## BEGIN AVAILABLE RECORDS

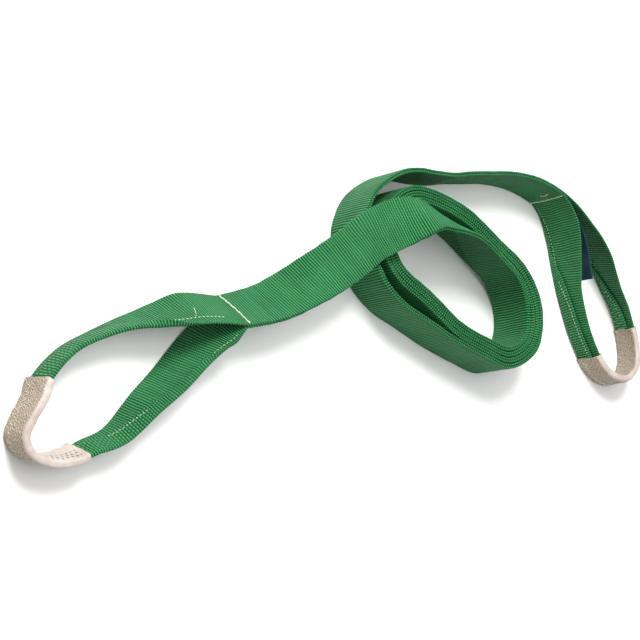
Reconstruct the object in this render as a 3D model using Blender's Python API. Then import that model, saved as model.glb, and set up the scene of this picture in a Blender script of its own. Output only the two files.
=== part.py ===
"""Flat web sling: a two-ply band of woven webbing with a sleeved eye at each end, lying coiled on edge.

Metres, +Z up, +X along the longest side. The band is followed in one direction: from the
near eye over the near tail, round the coil from the inside out, and along the far tail to
the far eye. Every stop of a web is (x, y, z, lean, width, thickness): the lower edge of the
web, the angle of its width from level towards the right of the way it runs, and its section.
"""

import math

import bpy
from mathutils import Vector

# Driving dimensions
WEB_WIDTH = 0.060
PLY_THICKNESS = 0.0029
PLY_GAP = 0.0003
TURN_GAP = 0.0006
COIL_HOLE_LENGTH = 0.231
COIL_TURNS = 3
NEAR_TAIL_REACH = 0.237
FAR_TAIL_REACH = 0.228
NEAR_EYE_REACH = 0.288
FAR_EYE_REACH = 0.251
FOLDED_WIDTH = 0.036
SLEEVE_LENGTH = 0.150
SLEEVE_WALL = 0.0012
SLEEVE_CLEARANCE = 0.0004
LABEL_HEIGHT = 0.047
LABEL_THICKNESS = 0.0012
THREAD_RADIUS = 0.0006
JOINT_GAP = 0.0005

# Sizes worked out from those above
FOLDED_THICKNESS = 2 * PLY_THICKNESS
BAND_THICKNESS = 2 * PLY_THICKNESS + PLY_GAP
PLY_OFFSET = (PLY_THICKNESS + PLY_GAP) / 2
TURN_PITCH = BAND_THICKNESS + TURN_GAP
SLEEVE_OUTSET = SLEEVE_WALL + SLEEVE_CLEARANCE
OVER_COIL = WEB_WIDTH + BAND_THICKNESS / 2 + PLY_GAP
THREAD_STANDOFF = THREAD_RADIUS + 0.0007

# Sizes that the stops of the route below were laid out for; the stops move when a size above does
LAID_OUT_TURNS = 3
LAID_OUT_PITCH = 0.0067
LAID_OUT_BAND = 0.0061
LOOP_REACH = 0.144
TAIL_OVER_LOOP = (0.134, 0.052)
TAIL_LAID_OUT = 0.237
WALL_GROWTH = TURN_PITCH * (COIL_TURNS + 0.5) - LAID_OUT_PITCH * (LAID_OUT_TURNS + 0.5)
BAND_GROWTH = BAND_THICKNESS - LAID_OUT_BAND

STEPS_PER_STOP = 4
END_STOPS = 9
UP = Vector((0.0, 0.0, 1.0))

# The hole of the coil: x and y from its middle for a hole 0.231 long, and how slack the turns lie there.
HOLE_DRAWN_LENGTH = 0.231
HOLE_MIDDLE = (0.1475, 0.0165)
HOLE_OUTLINE = (
    (0.101, -0.050, 0.0012),
    (0.088, -0.081, 0.0010),
    (0.059, -0.090, 0.0006),
    (0.025, -0.074, 0.0002),
    (-0.016, -0.047, 0.0002),
    (-0.054, -0.006, 0.0003),
    (-0.089, 0.029, 0.0006),
    (-0.097, 0.057, 0.0008),
    (-0.087, 0.082, 0.0008),
    (-0.059, 0.096, 0.0005),
    (-0.031, 0.091, 0.0002),
    (0.018, 0.064, 0.0002),
    (0.061, 0.021, 0.0004),
    (0.092, -0.015, 0.0009),
)
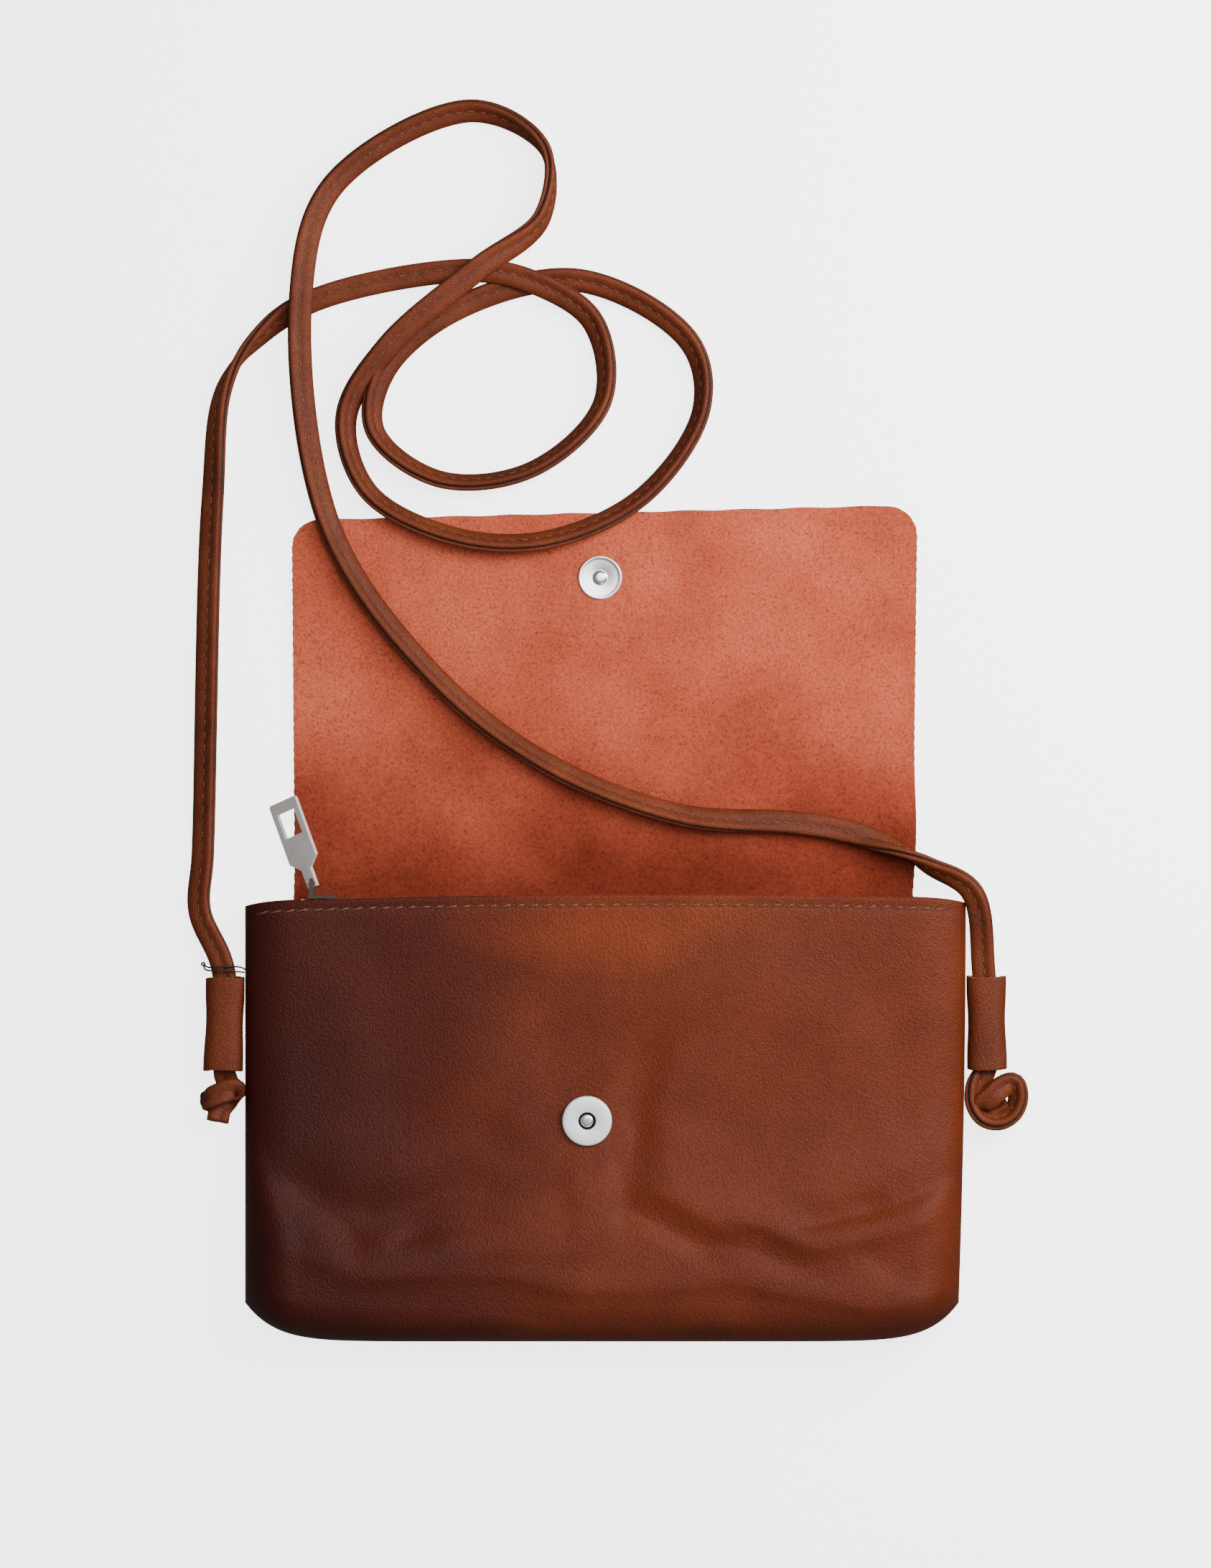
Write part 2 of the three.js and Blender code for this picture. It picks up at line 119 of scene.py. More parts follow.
# The strap's centre line from the right knot to the left one: x, y, the height of what it
# lies on, and its roll in degrees. Past 90 its seamed edge is on the left of its way.
STRAP_ROUTE = [
    (118.5, -44, 3.4, 0), (118, -14, 2.6, 16), (114, 10, 6.5, 34), (101, 18, 2.6, 62),
    (91, 23.6, 1.6, 112), (80, 27.6, 1.5, 160), (70, 30, 1.4, 174), (58, 31.6, 1.4, 168),
    (24, 34, 1.6, 142), (-18, 50, 1.8, 138),
    (-54, 78, 1.8, 140), (-86, 124, 1.6, 146), (-95, 196, 4.6, 166), (-85, 231, 0.2, 154),
    (-42, 254, 0.2, 144), (-19, 242, 0.2, 98), (-20, 220, 1.6, 60), (-40, 204, 5.4, 12),
    (-68, 180, 3.4, 20), (-81, 158, 0.5, 42), (-74, 135, 0.5, 54), (-47, 121, 1.7, 56),
    (-18, 120, 1.9, 54), (12, 134, 0.6, 54), (30, 161, 0.2, 58), (26, 182, 0.2, 42),
    (-8, 201, 0.2, 24), (-47, 192, 0.2, 14), (-69, 173, 0.2, 30), (-72, 154, 0.2, 52),
    (-52, 139, 0.2, 60), (-23, 142, 0.2, 62), (-1, 163, 0.2, 56), (-4, 188, 1.2, 34),
    (-22, 200, 3.2, 14), (-42, 204, 2.6, 8), (-91, 195, 0.2, 10), (-108, 183.5, 0.2, 62),
    (-119, 168, 0.2, 118), (-123, 132, 0.2, 150), (-126, 22, 0.2, 152), (-127, 4, 0.3, 156),
    (-119.5, -14, 2.6, 168), (-119, -44, 3.4, 180),
]


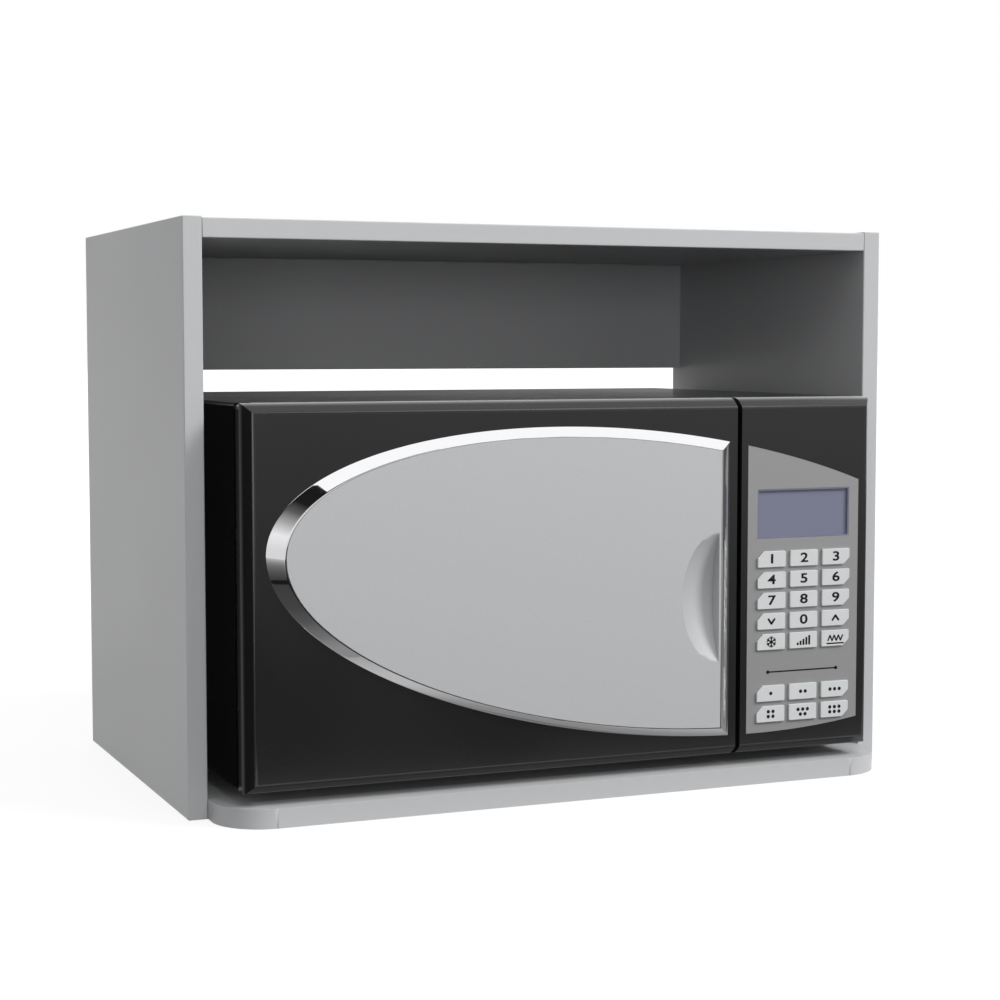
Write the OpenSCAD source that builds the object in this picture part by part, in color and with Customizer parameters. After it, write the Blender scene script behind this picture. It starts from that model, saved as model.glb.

## END AVAILABLE RECORDS

WRITTEN REQUEST:
Write out again, exactly, the lines from the start of the entries up to and including the one with "from mathutils import Vector". Nothing else belongs in the reply.

SOLUTION TO THE PROBLEM:
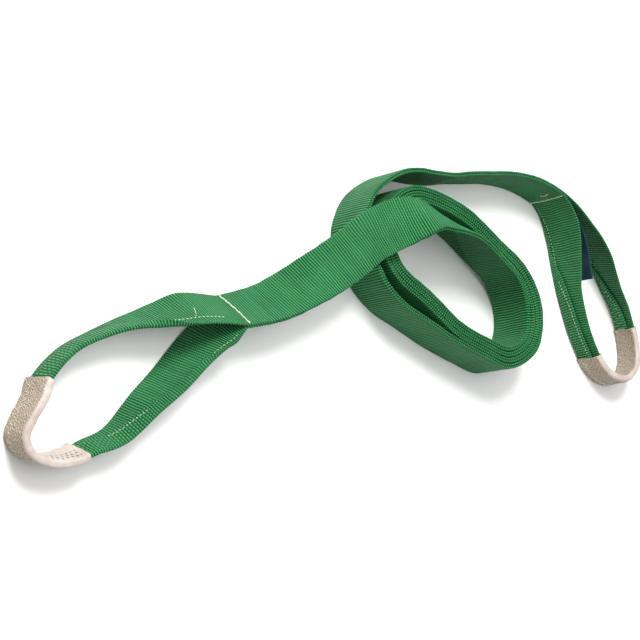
Reconstruct the object in this render as a 3D model using Blender's Python API. Then import that model, saved as model.glb, and set up the scene of this picture in a Blender script of its own. Output only the two files.
=== part.py ===
"""Flat web sling: a two-ply band of woven webbing with a sleeved eye at each end, lying coiled on edge.

Metres, +Z up, +X along the longest side. The band is followed in one direction: from the
near eye over the near tail, round the coil from the inside out, and along the far tail to
the far eye. Every stop of a web is (x, y, z, lean, width, thickness): the lower edge of the
web, the angle of its width from level towards the right of the way it runs, and its section.
"""

import math

import bpy
from mathutils import Vector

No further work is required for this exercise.